Возможно, у этого уравнения с тремя неизвестными есть решение. Возможно, кто-нибудь из ныне живущих — или хотя бы из когда-либо живших — гениев мирового кино смог бы его найти. Рузовитцки же, похоже, вообще не видит проблемы. Не замечает, что три одновременных приема — с одной функцией и разной природой — просто-напросто блокируют друг друга. Последнее, чем хотелось бы попрекать австрийского режиссера-оскароносца, — это недостаточным знанием басен Крылова. Но очень уж, согласитесь, напрашивается.

Последствия, что называется, не заставляют себя ждать. Хорошие актеры разыгрывают хороший сценарий с нулевой мерой стилизации (экспрессионизм, к слову сказать, породил отдельную школу актерской игры).

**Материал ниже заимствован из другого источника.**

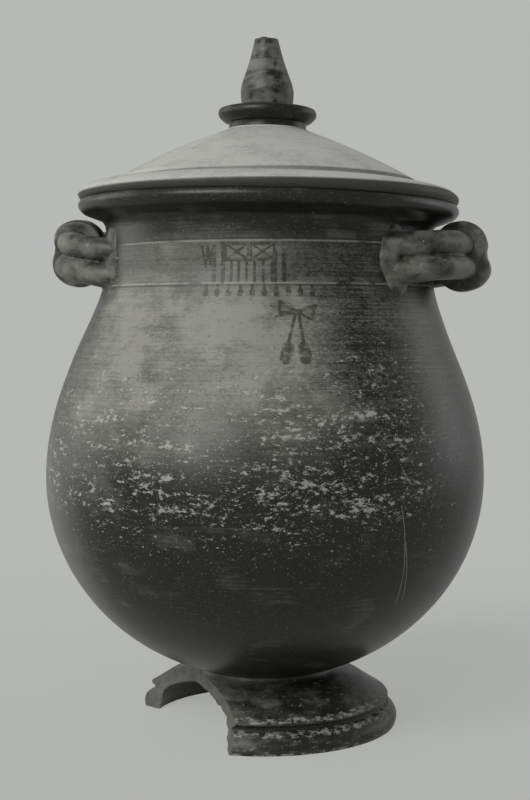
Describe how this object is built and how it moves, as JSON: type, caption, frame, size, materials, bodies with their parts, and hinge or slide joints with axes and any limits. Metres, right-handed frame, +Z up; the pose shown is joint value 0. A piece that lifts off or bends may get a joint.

Им никак не применить свою пластику, мимику, внутренний ритм к окружающему пространству, — а дóлжно бы, — уже хотя бы потому, что при съемках вокруг них и нет никакого пространства, один зеленый экран, а соответствующую задачу режиссер поставить не удосужился. Так-то они, может, и обжили бы мир, и телом ощутили бы его, и переняли его стиль, — в общем, сделали бы что положено, даже не имея задачи, просто потому, что хорошие, — но Хромакей не оставил им и шанса. Раскадровка тоже идет поверх и поперек — что сценария, что пространства, — медленно и грубо, и вот уже в одной из сцен, где двое сидят за столом и разговаривают, камера дает экспозицию, плавно кружась у них над головами, хотя изломанность стен делает эту плавность неуместной и невозможной. А в эпизоде, где спящего героя мучают кошмары войны, тенями мелькая по стене (очень эффектная — сама по себе — сцена), это их мелькание настолько чисто и ловко нарисовано, настолько отлаженно организовано, что тоже, вкупе с остальным цифровым миром, должно быть «проведено» по разряду неподлинности, — но постойте, как раз оно-то, по логике сюжета, и должно быть — и выглядеть — настоящим. Это послевоенный мир растерян и ненадежен, это в нем герою никак не обрести себе места, потому что мыслями и чувствами он все еще не здесь, а там, среди ужасов и горя, — ну так, стало быть, ужасы и горе, предстающие на экране, должны бы выламываться из всего окружающего как раз своей неподдельностью. Среди прочих базовых уроков, которые экспрессионизм преподал кинематографу, есть и такой: экранный мир — лишь декорация, его обитатели — лишь марионетки, а вот скользящие по нему тени — настоящие, самостоятельные, наделенные волей и властью. А иначе сюжет обернется просто партией в поддавки. Что, собственно, и происходит.

© ПРОвзгляд

Вот и получается, что после всего этого даже эпилог — правильный, хороший, даже отчасти изящный — приносит больше сомнений, чем покоя. Ну хорошо, герой поехал за город к жене и дочери, все там теперь настоящее, ура, — но когда он в понедельник выйдет на службу (обретение которой — часть хэппи-энда), какой должна бы предстать ему Вена? Все еще скошенной и цифровой или уже нет?.. Дело даже не в том, что темные призраки, оставшиеся от Первой мировой, лишь затаятся на время, чтобы, однажды вырвавшись наружу, развязать Вторую, — дело в том, что в фильме об этом говорится даже впрямую (даром что это пророчество доверено главному «злодею»). И пусть в рамках сюжета герою дарованы мир и отдохновение; вся эта загородная идиллия — не более чем мимолетная иллюзия, мелькнувшая между тем кошмаром, через который герой уже прошел, и тем, который возвещают появляющиеся в фильме свастики. А тогда — что именно в фильме «Хинтерленд» правильнее было бы снимать с помощью Хромакея? что здесь правда, что реально, а что — приблизительно и фальшиво? Перекосившаяся столица распавшейся и опозоренной державы, с маньяками и душегубами, нацистами и педофилами, — или пресветлая финальная семейная открытка? Что Штефан Рузовитцки остраняет морок 1920-го года экспрессионистской условностью — за то честь ему и хвала. Но недурно было бы заметить условность и в собственном хэппи-энде, сработанном по правилам 2020-х. И тоже остранить — хоть бы и тем же самым Хромакеем. У каждой эпохи свой ПТСР.